▶ _Supplied data_

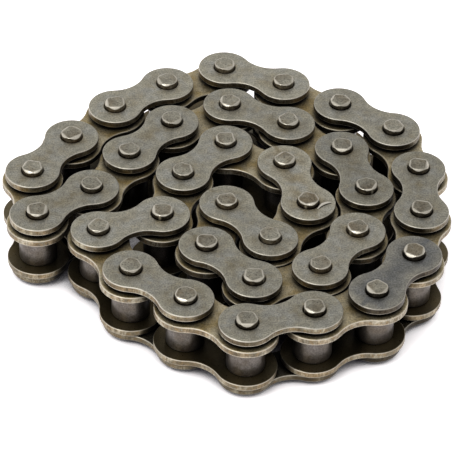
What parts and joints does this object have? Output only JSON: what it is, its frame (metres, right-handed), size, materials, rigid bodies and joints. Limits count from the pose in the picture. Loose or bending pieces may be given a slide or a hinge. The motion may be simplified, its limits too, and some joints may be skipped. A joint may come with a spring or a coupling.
{
  "type": "roller chain",
  "caption": "Closed loop of simplex roller chain, folded double and coiled flat, lying on its side with upright pins.",
  "frame": {"origin": "middle of the coil's outline, at the level that the lower pin ends rest on", "axes": "+Z along the upright pins, +X to the picture's right, +Y away from the camera"},
  "size_m": [0.085, 0.0872, 0.0151],
  "materials": {
    "outer_link_steel": "matt grey steel, lightly oiled, with bright worn rims",
    "inner_link_steel": "grey steel with a brown film of oil, smooth grey rollers",
    "dark_link_steel": "darker bluish grey steel, satin"
  },
  "bodies": {
    "root": {"inner_link_01": "inner_link_steel", "outer_link_01": "outer_link_steel", "inner_link_02": "inner_link_steel", "outer_link_02": "outer_link_steel", "inner_link_03": "inner_link_steel", "outer_link_03": "outer_link_steel", "inner_link_04": "inner_link_steel", "outer_link_04": "outer_link_steel", "inner_link_05": "inner_link_steel", "outer_link_05": "outer_link_steel", "inner_link_06": "inner_link_steel", "outer_link_06": "outer_link_steel", "inner_link_07": "inner_link_steel", "outer_link_07": "outer_link_steel", "inner_link_08": "inner_link_steel", "outer_link_08": "outer_link_steel", "inner_link_09": "inner_link_steel", "outer_link_09": "outer_link_steel", "inner_link_10": "inner_link_steel", "outer_link_10": "outer_link_steel", "inner_link_11": "inner_link_steel", "outer_link_11": "outer_link_steel", "inner_link_12": "inner_link_steel", "outer_link_12": "outer_link_steel", "inner_link_13": "inner_link_steel", "outer_link_13": "dark_link_steel", "inner_link_14": "inner_link_steel", "outer_link_14": "outer_link_steel", "inner_link_15": "inner_link_steel", "outer_link_15": "outer_link_steel", "inner_link_16": "inner_link_steel", "outer_link_16": "outer_link_steel", "inner_link_17": "inner_link_steel", "outer_link_17": "outer_link_steel", "inner_link_18": "inner_link_steel", "outer_link_18": "outer_link_steel"}
  },
  "joints": []
}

▶ _The request_
Extract all of the data exactly as written.

▶ _Final answer_
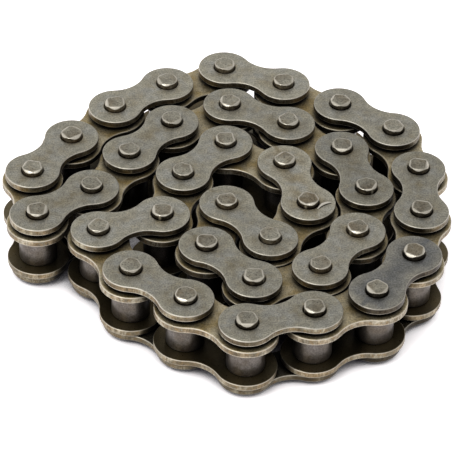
What parts and joints does this object have? Output only JSON: what it is, its frame (metres, right-handed), size, materials, rigid bodies and joints. Limits count from the pose in the picture. Loose or bending pieces may be given a slide or a hinge. The motion may be simplified, its limits too, and some joints may be skipped. A joint may come with a spring or a coupling.
{
  "type": "roller chain",
  "caption": "Closed loop of simplex roller chain, folded double and coiled flat, lying on its side with upright pins.",
  "frame": {"origin": "middle of the coil's outline, at the level that the lower pin ends rest on", "axes": "+Z along the upright pins, +X to the picture's right, +Y away from the camera"},
  "size_m": [0.085, 0.0872, 0.0151],
  "materials": {
    "outer_link_steel": "matt grey steel, lightly oiled, with bright worn rims",
    "inner_link_steel": "grey steel with a brown film of oil, smooth grey rollers",
    "dark_link_steel": "darker bluish grey steel, satin"
  },
  "bodies": {
    "root": {"inner_link_01": "inner_link_steel", "outer_link_01": "outer_link_steel", "inner_link_02": "inner_link_steel", "outer_link_02": "outer_link_steel", "inner_link_03": "inner_link_steel", "outer_link_03": "outer_link_steel", "inner_link_04": "inner_link_steel", "outer_link_04": "outer_link_steel", "inner_link_05": "inner_link_steel", "outer_link_05": "outer_link_steel", "inner_link_06": "inner_link_steel", "outer_link_06": "outer_link_steel", "inner_link_07": "inner_link_steel", "outer_link_07": "outer_link_steel", "inner_link_08": "inner_link_steel", "outer_link_08": "outer_link_steel", "inner_link_09": "inner_link_steel", "outer_link_09": "outer_link_steel", "inner_link_10": "inner_link_steel", "outer_link_10": "outer_link_steel", "inner_link_11": "inner_link_steel", "outer_link_11": "outer_link_steel", "inner_link_12": "inner_link_steel", "outer_link_12": "outer_link_steel", "inner_link_13": "inner_link_steel", "outer_link_13": "dark_link_steel", "inner_link_14": "inner_link_steel", "outer_link_14": "outer_link_steel", "inner_link_15": "inner_link_steel", "outer_link_15": "outer_link_steel", "inner_link_16": "inner_link_steel", "outer_link_16": "outer_link_steel", "inner_link_17": "inner_link_steel", "outer_link_17": "outer_link_steel", "inner_link_18": "inner_link_steel", "outer_link_18": "outer_link_steel"}
  },
  "joints": []
}